═════ Given material

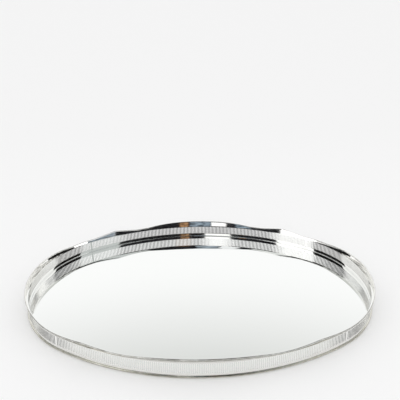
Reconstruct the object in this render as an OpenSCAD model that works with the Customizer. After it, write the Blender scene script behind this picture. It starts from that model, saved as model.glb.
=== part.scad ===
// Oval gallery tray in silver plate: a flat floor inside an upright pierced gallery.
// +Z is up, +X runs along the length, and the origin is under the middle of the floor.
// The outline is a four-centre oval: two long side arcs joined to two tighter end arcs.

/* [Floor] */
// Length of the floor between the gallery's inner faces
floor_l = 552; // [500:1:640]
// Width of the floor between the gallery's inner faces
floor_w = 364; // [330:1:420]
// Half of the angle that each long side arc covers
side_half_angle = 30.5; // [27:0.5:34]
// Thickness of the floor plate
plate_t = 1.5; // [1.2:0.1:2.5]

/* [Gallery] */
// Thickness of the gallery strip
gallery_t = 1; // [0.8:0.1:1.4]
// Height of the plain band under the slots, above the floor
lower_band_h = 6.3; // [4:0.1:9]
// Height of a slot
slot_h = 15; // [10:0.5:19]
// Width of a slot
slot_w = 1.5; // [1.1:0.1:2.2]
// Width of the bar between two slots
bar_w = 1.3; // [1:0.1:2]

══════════

Brief: Write out the listing once more, matching it exactly.

The response:
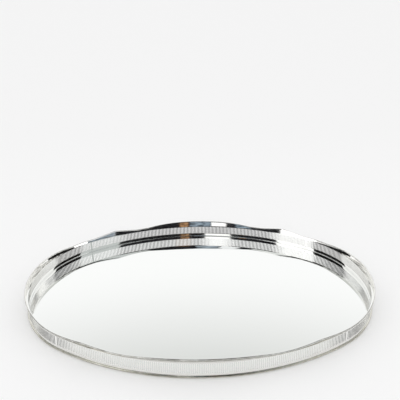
Reconstruct the object in this render as an OpenSCAD model that works with the Customizer. After it, write the Blender scene script behind this picture. It starts from that model, saved as model.glb.
=== part.scad ===
// Oval gallery tray in silver plate: a flat floor inside an upright pierced gallery.
// +Z is up, +X runs along the length, and the origin is under the middle of the floor.
// The outline is a four-centre oval: two long side arcs joined to two tighter end arcs.

/* [Floor] */
// Length of the floor between the gallery's inner faces
floor_l = 552; // [500:1:640]
// Width of the floor between the gallery's inner faces
floor_w = 364; // [330:1:420]
// Half of the angle that each long side arc covers
side_half_angle = 30.5; // [27:0.5:34]
// Thickness of the floor plate
plate_t = 1.5; // [1.2:0.1:2.5]

/* [Gallery] */
// Thickness of the gallery strip
gallery_t = 1; // [0.8:0.1:1.4]
// Height of the plain band under the slots, above the floor
lower_band_h = 6.3; // [4:0.1:9]
// Height of a slot
slot_h = 15; // [10:0.5:19]
// Width of a slot
slot_w = 1.5; // [1.1:0.1:2.2]
// Width of the bar between two slots
bar_w = 1.3; // [1:0.1:2]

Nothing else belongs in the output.